Christianity, wrote Herbert Butterfield in Christianity and History (1949), 'has not been exempt from that bias, that curious twist in events, that gravitational pull in human nature, which draws the highest things downwards, mixes them with earth, and taints them with human cupidity.' This course offers an earthy introduction to modern Christianity in the period that stretches roughly from the Protestant Reformation to the present. It asks you to consider why Christianity has been such an extraordinarily successful, pervasive and often malign religion in that time. Leaving the question of its truth to the theologians, it asks: what have been the social, cultural and intellectual bases of its authority? The course takes a broadly historical approach to the question of what Christianity is and has been in the early modern and modern world. The aim is not to attain a single and thus simplistic definition of Christianity but to recognise that this religion has been the site of perpetual conflict both between its members and between its members and its enemies. 'What is Christianity?' is a question that has divided Protestant from Catholic, bigot from freethinker, evangelical from non-evangelical, colonisers from imperial subjects. Therefore it begins by suggesting on the one hand that although Christian religiosity has everywhere shared some key preoccupations - an acceptance of the Bible's authority, the centrality of Christ, a preoccupation with sin and salvation and an insistence on communal worship - this has not prevented radical disagreements on how those preoccupations should be worked out in practice. Christianity has often offered its believers an escape from the terrestrial world, but the next section of the course goes on to explore the ways in which Christianity has not so much escaped from but dynamically interacted with deep-seated patterns of domination and inequality: physical force, sexuality and gender, wealth and poverty. The last section of the course turns to examine how Christianity has coped with increasingly pressing threats to its authority. It will examine the impact of the enlightenment, the challenges posed by the emergence of modern states and nations and finally ends by discussing the phenomenon of secularization.

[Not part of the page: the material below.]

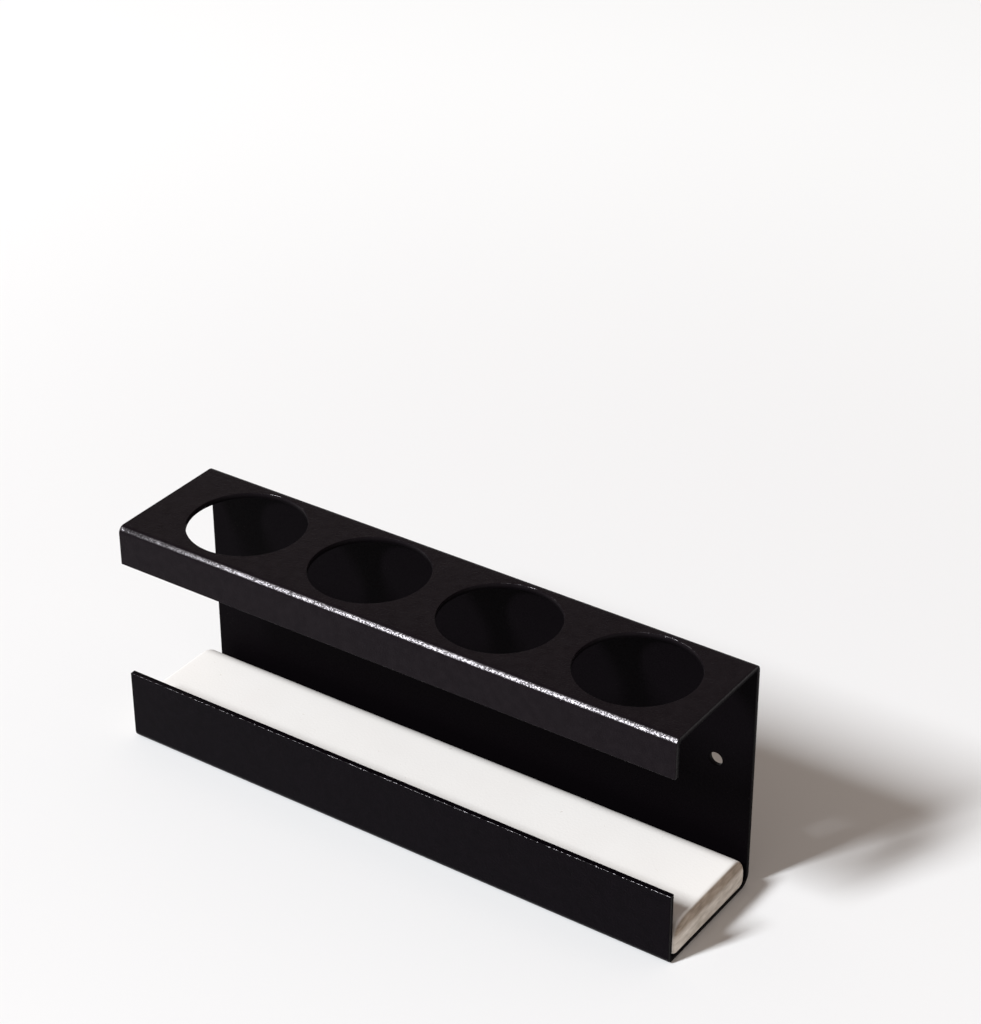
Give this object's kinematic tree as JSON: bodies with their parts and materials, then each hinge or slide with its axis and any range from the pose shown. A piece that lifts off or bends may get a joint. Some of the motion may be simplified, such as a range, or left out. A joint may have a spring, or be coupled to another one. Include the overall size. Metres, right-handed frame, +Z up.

The teaching will be divided in a free-form way into periods of lecturing and discussion in class. 

Further information

Module aims

To introduce students to the doctrines, practices and lived experience of modern Christianity through a historical framework.  To provide a foundation for more specialized units in subsequent years.

Learning outcomes

Generic skills

  • Develop an ability to engage critically with primary sources
  • Develop an ability to present ideas coherently in written and oral form

Module specific skills

  • The students will be able to demonstrate intellectual, transferable and practical skills appropriate to Level 4 modules and in particular will be able to demonstrate:
  • A familiarity with important Christian figures, texts and doctrines.
  • An understanding of some of the ways in which Christianity has shaped, and has been shaped by, Western culture
  • An understanding of important areas of debate and controversy in modern churches
  • An awareness of different approaches to the study of Christianity.